В поиске традиции и исторических корней Ренессанс обращается к античности. В ней его главным образом привлекает философский плюрализм, онтологизм, натурализм. Однако истолковываются эти ан­тичные принципы в идивидуалистическом духе: непосредственно связанный с космическим миропорядком античный натурализм отождествля­ется гуманистами с индивидуальной естественностью. Творчески активный индивид становится основным объектом миросозидания и познания, он «мыслится физически, телесно, объемно и трехмерно» (109, С.241). Результаты же его разумной деятельности представляются как наиболее совершенные.

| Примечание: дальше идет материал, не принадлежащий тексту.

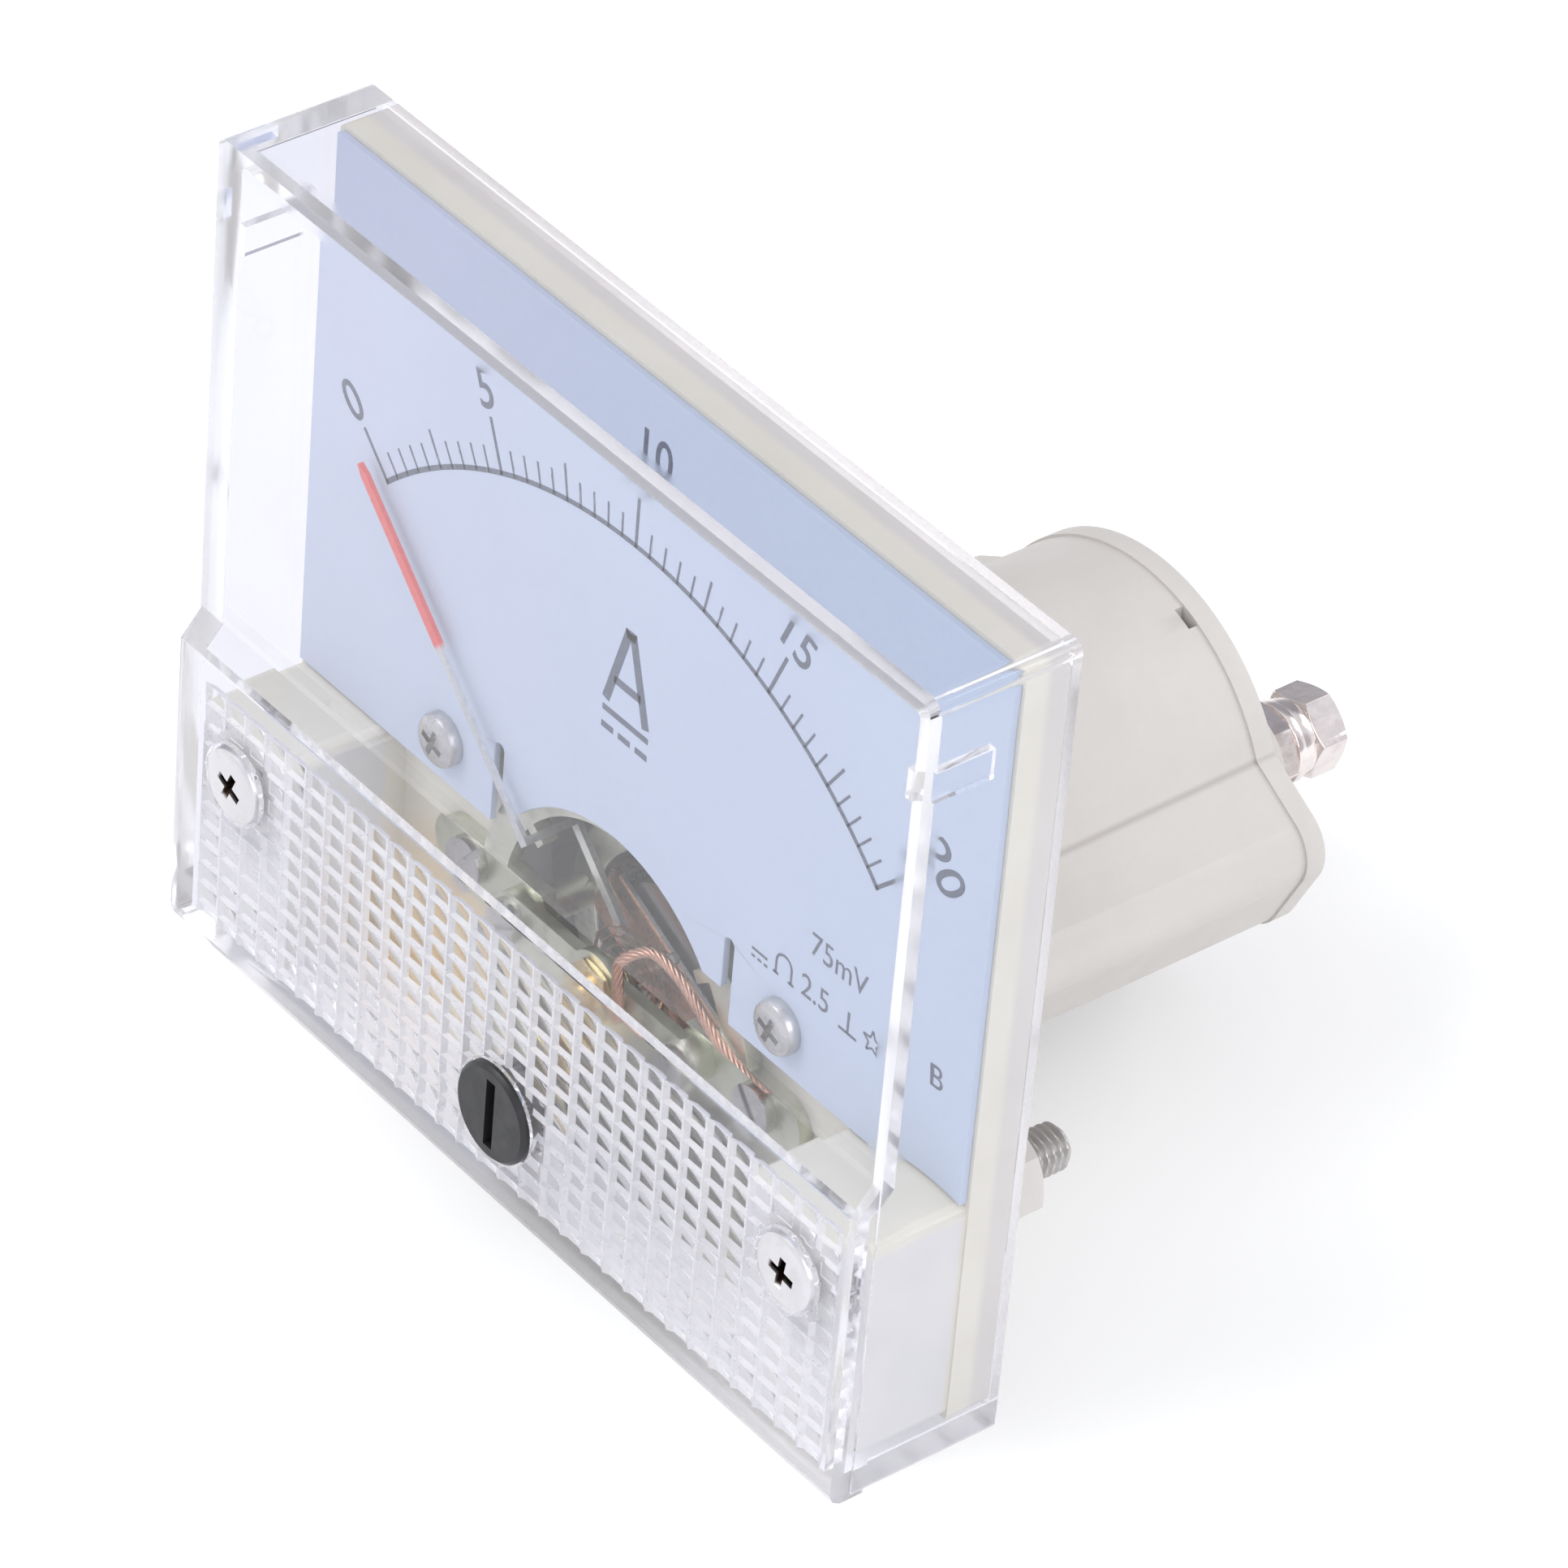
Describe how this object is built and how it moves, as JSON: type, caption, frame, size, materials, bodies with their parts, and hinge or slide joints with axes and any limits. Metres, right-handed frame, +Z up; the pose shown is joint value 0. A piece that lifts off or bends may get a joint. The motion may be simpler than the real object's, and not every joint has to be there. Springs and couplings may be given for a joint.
{
  "type": "analog panel meter",
  "caption": "Moving-coil panel meter with a clear stepped front, fan-shaped scale, red pointer, zero adjuster and a round rear body with screw terminals.",
  "frame": {"origin": "midway between the two mounting screws, on the back face of the flange, which is the face that meets the panel", "axes": "+X to the right seen from the front, +Y towards the rear along the screws and the rear body, +Z up"},
  "size_m": [0.064, 0.0573, 0.056],
  "materials": {
    "housing": "moulded off-white plastic, satin",
    "clear_cover": "clear moulded plastic, polished",
    "dial": "pale blue-white matt paint on sheet aluminium",
    "steel": "zinc plated steel",
    "nickel": "nickel plated brass",
    "nylon": "white nylon",
    "iron": "soft iron, bright oxide",
    "magnet": "ground magnet alloy",
    "frame_alloy": "die-cast alloy, as cast",
    "brass": "turned brass",
    "aluminium": "thin sheet aluminium",
    "copper": "enamelled copper wire",
    "bronze": "phosphor bronze strip",
    "black_plastic": "black moulded plastic",
    "pointer_paint": "thin aluminium, red paint on the outer third",
    "bobbin": "natural moulded plastic",
    "red_insulation": "red insulated wire",
    "black_insulation": "black insulated wire"
  },
  "bodies": {
    "case": {"base_housing": "housing", "rear_cap": "housing", "front_cover": "clear_cover", "dial_plate": "dial", "dial_screws": "steel", "case_screws": "steel", "mounting_washers": "nylon", "mounting_nuts": "nylon", "movement_frame": "frame_alloy", "movement_screws": "steel", "yoke_ring": "iron", "core_magnet": "magnet", "core_supports": "brass", "front_bridge": "frame_alloy", "rear_bridge": "frame_alloy", "front_bridge_screws": "steel", "rear_bridge_screws": "steel", "front_jewel_screw": "brass", "rear_jewel_screw": "brass", "jewel_lock_nuts": "brass", "rear_hairspring": "bronze", "terminal_studs": "nickel", "terminal_lock_nuts": "nickel", "terminal_flat_washers": "nickel", "terminal_spring_washers": "nickel", "terminal_nuts": "nickel", "resistor_bobbin": "bobbin", "resistor_winding": "copper", "front_lead": "copper", "supply_lead": "red_insulation", "return_lead": "black_insulation"},
    "moving_element": {"coil_former": "aluminium", "moving_coil": "copper", "front_staff": "steel", "rear_staff": "steel", "spring_collets": "brass", "pointer": "pointer_paint", "balance_weights": "steel"},
    "zero_arm": {"zero_lever": "brass", "front_hairspring": "bronze"},
    "zero_screw": {"zero_adjuster": "black_plastic"}
  },
  "joints": [
    {"name": "pointer_swing", "type": "hinge", "parent": "case", "child": "moving_element", "pos_m": [0, 0, -0.001], "axis": [0, 1, 0], "range_deg": [-1, 93], "stiffness_Nm_per_rad": 0.00004},
    {"name": "zero_screw_turn", "type": "hinge", "parent": "case", "child": "zero_screw", "pos_m": [0, -0.0115, -0.0068], "axis": [0, 1, 0], "range_deg": [-40, 40]},
    {"name": "zero_arm_turn", "type": "hinge", "parent": "case", "child": "zero_arm", "pos_m": [0, 0, -0.001], "axis": [0, 1, 0], "range_deg": [-7, 7]}
  ],
  "couplings": [
    {"joint": "zero_arm_turn", "follows": "zero_screw_turn", "ratio": 0.17143}
  ]
}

Происходит совмещение принципа индивидуальной естественности с, казалось бы, противоположным понятием «искусственность», что вызывает существенные перемены в теории речи. Возрождение уходит от средневековой безыскусности и простоты языка. Вновь актуаль­ной становится эстетическая функция метафоры. Возвышенность и изысканность стиля воспринимаются теперь как показатель образованности автора, а не специфики предмета его исследования. Лоренцо Валла замечает: «...кто говорит возвышенно, красочно, бо­гато, не всегда обязан всем этим темам, а тот, кто пишет постно, бедно, низменно, не может ссылаться на скудность предмета, ибо суть этого дела заключена более в том, кто пишет, чем в том, о чем пишут» (46, С. 102).

Обращение к эстетической роли метафоры явилось следствием ликвидации в период раннего Возрождения широко распространенного в средневековье противопоставления риторики и действительности. Риторика «выступает как идеализированная реальность, не совпадающая попросту с повседневностью, но выражающая в глазах гума­нистов ее высший смысл и формирующая ее» (24, С.111).

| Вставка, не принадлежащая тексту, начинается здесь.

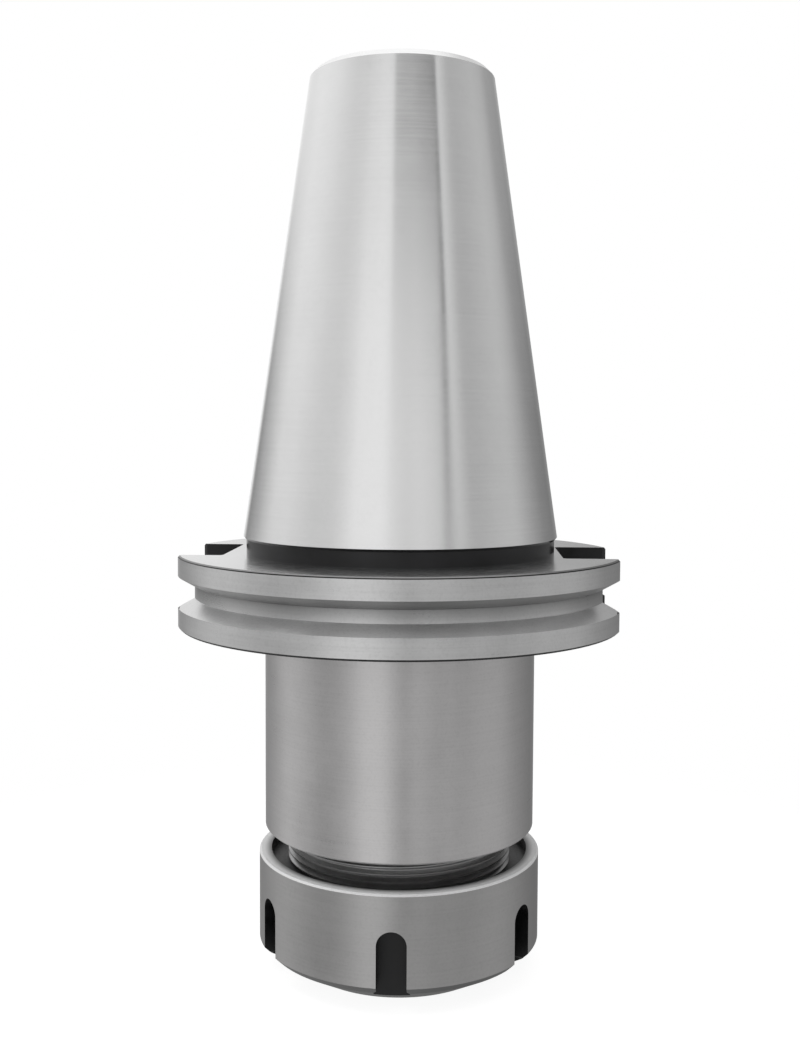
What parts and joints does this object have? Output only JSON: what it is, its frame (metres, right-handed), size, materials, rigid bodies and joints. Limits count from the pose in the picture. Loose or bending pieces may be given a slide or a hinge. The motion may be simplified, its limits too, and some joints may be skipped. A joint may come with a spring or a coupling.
{
  "type": "collet chuck holder",
  "caption": "Steep taper tool holder with a grooved tool changer flange, a slotted collet, its clamping nut and a stop screw.",
  "frame": {"origin": "on the axis at the gauge line, where the shank's cone is 69.85 mm in diameter", "axes": "+Z along the axis towards the shank's small end; the two drive slots face +X and -X; the part stands on the clamping nut's front face"},
  "size_m": [0.0946, 0.0984, 0.1969],
  "materials": {
    "holder_steel": "ground cone, satin flange and body, blackened neck and slots",
    "nut_steel": "satin turned",
    "collet_steel": "fine ground",
    "screw_steel": "black oxide"
  },
  "bodies": {
    "holder": {"holder_body": "holder_steel"},
    "collet": {"collet": "collet_steel"},
    "nut": {"clamping_nut": "nut_steel"},
    "stop": {"stop_screw": "screw_steel"}
  },
  "joints": [
    {"name": "collet_draw", "type": "slide", "parent": "holder", "child": "collet", "axis": [0, 0, -1], "range_m": [0, 0.00875]},
    {"name": "nut_turn", "type": "hinge", "parent": "collet", "child": "nut", "pos_m": [0, 0, -0.06985], "axis": [0, 0, -1], "range_deg": [0, 2100]},
    {"name": "stop_screw_travel", "type": "slide", "parent": "holder", "child": "stop", "axis": [0, 0, -1], "range_m": [-0.0108, 0.009]}
  ],
  "couplings": [
    {"joint": "collet_draw", "follows": "nut_turn", "m_per_rad": 0.00023873}
  ]
}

Эффектность и наглядность метафорических структур находит свое применение и в процессе познания: она позволяет более до­стоверно выразить индивидуальные суждения гуманистов о непосред­ственно воспринимаемой реальности. Достоверность этого выражения прослеживается в способности метафор избегать удаленных от повсед­невности формулировок, уходить от необоснованных абстракций.

Не менее важной считается в эпоху раннего Возрождения и психологическая функция метафоры. Согласно Ф. Петрарке, метафора «побу­ждает к вниманию» (135, С.244), «способствует наслаждению и запоминанию» (Там же, С.244). Эрмолао Варбаро отмечает, что она «облегчает восприятие» (Цит. по 24, C.173).

В период Возрождения метафоры активно применяются в создании новых лексических конструкций. Метафоричен по своей природе сам термин "Возрождение", который восходит к аналогии с библей­ским воскрешением, новым рождением души (109, С.39). Метафоризируется и философский язык. Эрмолао Барбаро объясняет это тем, что «философия исследует самые существенные и божественные истины», поэтому философу следует быть искусным и в философии, и в красноречии» (Цит. по 11,С.17). Метафоризация языка философии явилась также отражением тенденции к популяризации философских знаний, которая возникает под влиянием эгалитарной направленности тео­рии познания раннего Возрождения.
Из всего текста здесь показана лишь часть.